**EXERCISE INSTRUCTIONS**
Return the listing below in full, with every line exactly as it is.

══════════

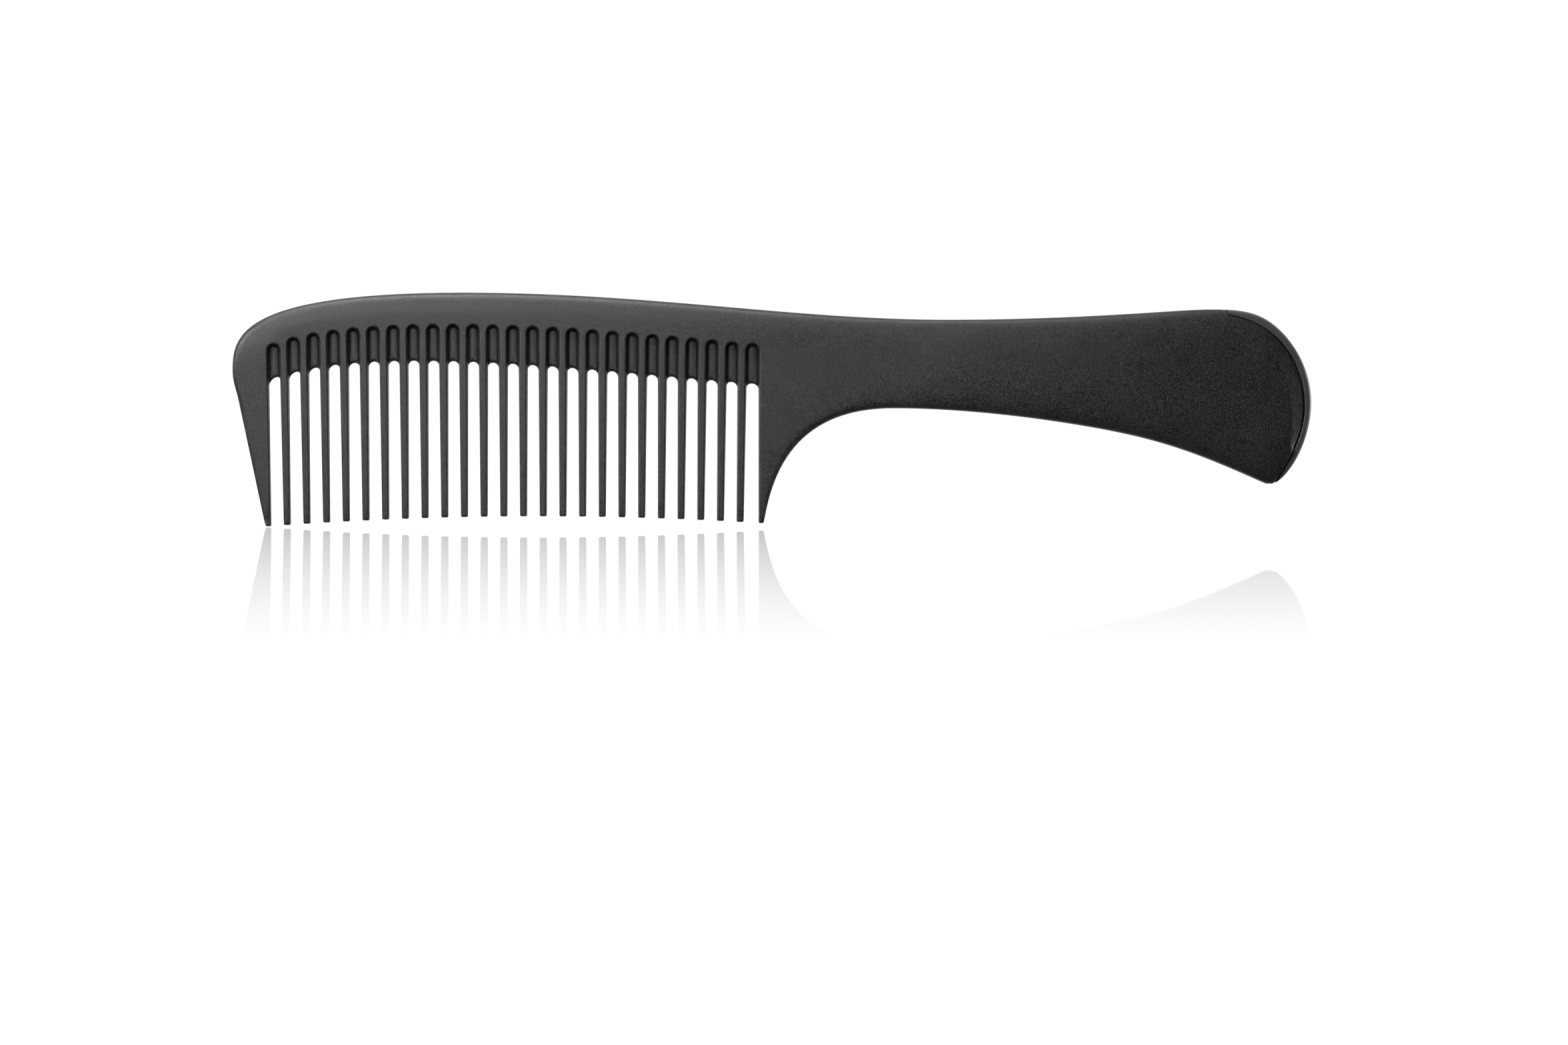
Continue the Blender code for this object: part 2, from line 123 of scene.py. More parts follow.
def distanceTo(points, run):
    # shortest distance from each point to a run of points
    best = np.full(len(points), np.inf)
    for start, step in zip(run[:-1], np.diff(run, axis=0)):
        t = np.clip(((points - start) @ step) / max(step @ step, 1e-12), 0, 1)
        best = np.minimum(best, np.linalg.norm(points - start - t[:, None] * step, axis=1))
    return best


def offsetRun(run, reach, sharpest=0.55):
    # a run moved to its right by an amount per point, mitred at its corners
    step = np.diff(run, axis=0)
    step /= np.linalg.norm(step, axis=1)[:, None]
    normal = np.stack([step[:, 1], -step[:, 0]], axis=1)
    both = np.vstack([normal[:1], normal[:-1] + normal[1:], normal[-1:]])
    both /= np.linalg.norm(both, axis=1)[:, None]
    cosine = np.clip((both * np.vstack([normal, normal[-1:]])).sum(1), sharpest, 1)
    return run + both * (np.asarray(reach) / cosine)[:, None]


outline = {
    "noseHeight": 31.8, "kneeX": 1.2, "kneeHeight": 25.8,
    "apex": 47.0, "saddleFromGuard": 38.5, "saddleHeight": 42.2,
    "heelTopFromEnd": 20.5, "heelTopHeight": 44.3, "shoulderFromEnd": 9.85, "shoulderHeight": 42.6,
    "heelHeight": 25.2, "toeFromEnd": 7.8, "toeHeight": 8.73, "toeLength": 1.9, "toeRise": 0.2,
    "neckFromGuard": 27.5, "neckHeight": 24.1, "bellyFromGuard": 69.7, "bellyHeight": 19.9,
    "frontTip": 7.9, "frontTipWidth": 1.23, "frontRootX": 7.5, "rearTipWidth": 1.1,
}
nose = (0.0, outline["noseHeight"])
neck = (guardX + outline["neckFromGuard"], outline["neckHeight"])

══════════

**WRITTEN RESPONSE**
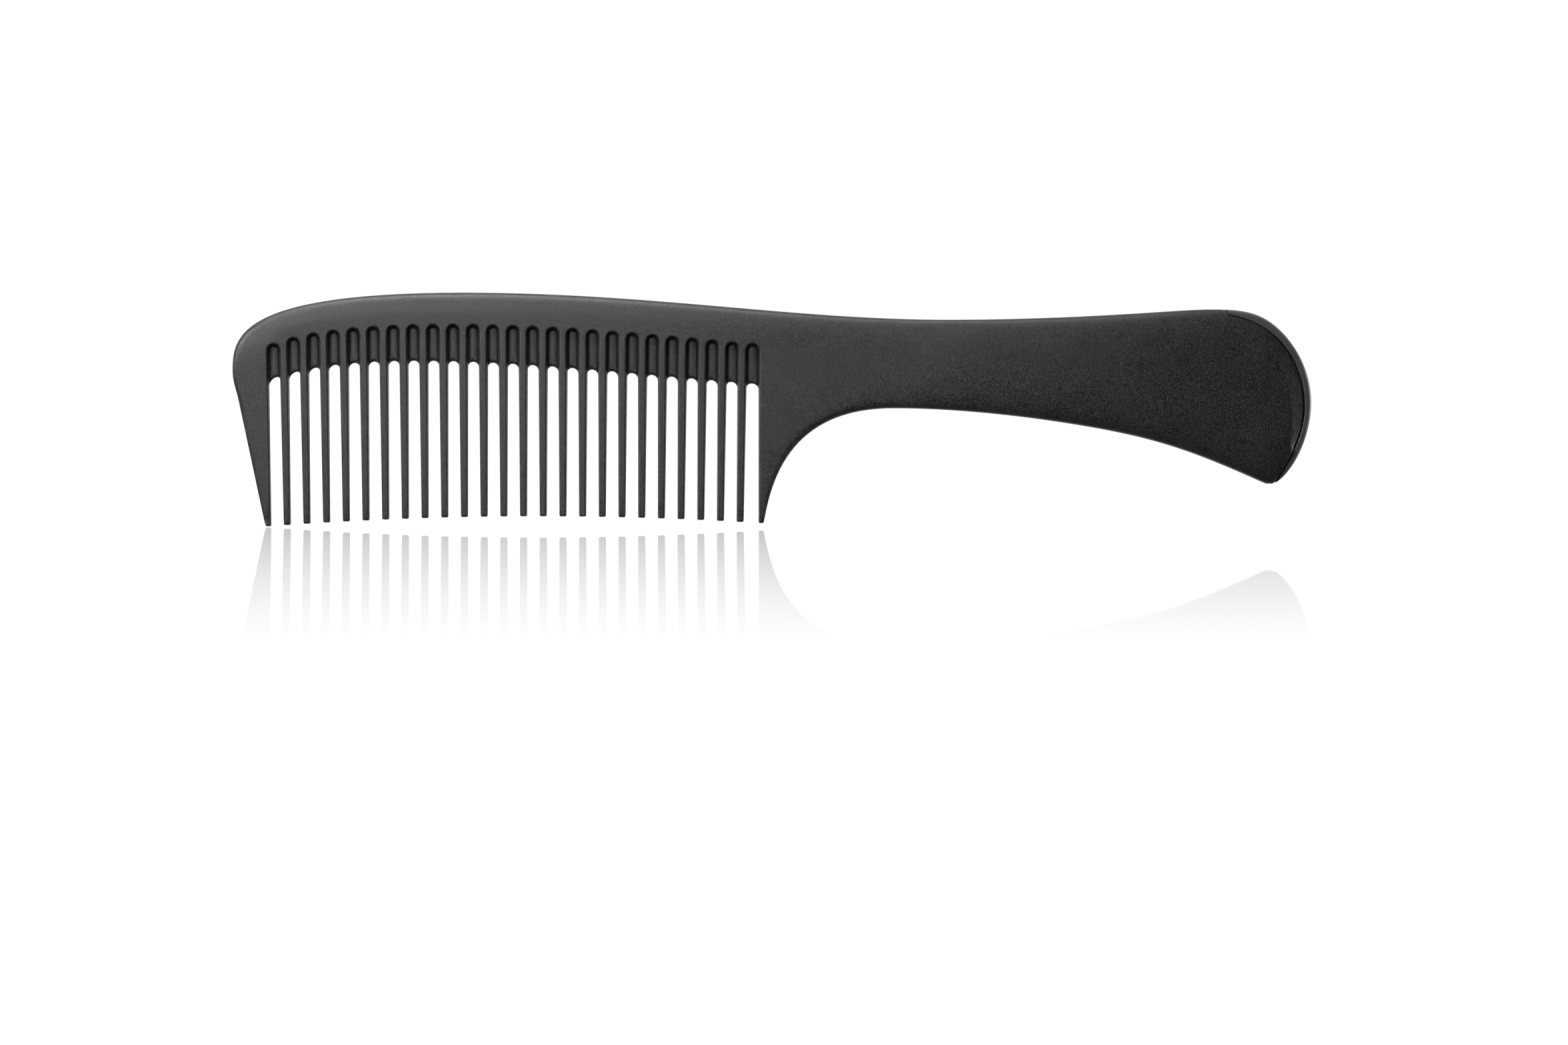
Continue the Blender code for this object: part 2, from line 123 of scene.py. More parts follow.
def distanceTo(points, run):
    # shortest distance from each point to a run of points
    best = np.full(len(points), np.inf)
    for start, step in zip(run[:-1], np.diff(run, axis=0)):
        t = np.clip(((points - start) @ step) / max(step @ step, 1e-12), 0, 1)
        best = np.minimum(best, np.linalg.norm(points - start - t[:, None] * step, axis=1))
    return best


def offsetRun(run, reach, sharpest=0.55):
    # a run moved to its right by an amount per point, mitred at its corners
    step = np.diff(run, axis=0)
    step /= np.linalg.norm(step, axis=1)[:, None]
    normal = np.stack([step[:, 1], -step[:, 0]], axis=1)
    both = np.vstack([normal[:1], normal[:-1] + normal[1:], normal[-1:]])
    both /= np.linalg.norm(both, axis=1)[:, None]
    cosine = np.clip((both * np.vstack([normal, normal[-1:]])).sum(1), sharpest, 1)
    return run + both * (np.asarray(reach) / cosine)[:, None]


outline = {
    "noseHeight": 31.8, "kneeX": 1.2, "kneeHeight": 25.8,
    "apex": 47.0, "saddleFromGuard": 38.5, "saddleHeight": 42.2,
    "heelTopFromEnd": 20.5, "heelTopHeight": 44.3, "shoulderFromEnd": 9.85, "shoulderHeight": 42.6,
    "heelHeight": 25.2, "toeFromEnd": 7.8, "toeHeight": 8.73, "toeLength": 1.9, "toeRise": 0.2,
    "neckFromGuard": 27.5, "neckHeight": 24.1, "bellyFromGuard": 69.7, "bellyHeight": 19.9,
    "frontTip": 7.9, "frontTipWidth": 1.23, "frontRootX": 7.5, "rearTipWidth": 1.1,
}
nose = (0.0, outline["noseHeight"])
neck = (guardX + outline["neckFromGuard"], outline["neckHeight"])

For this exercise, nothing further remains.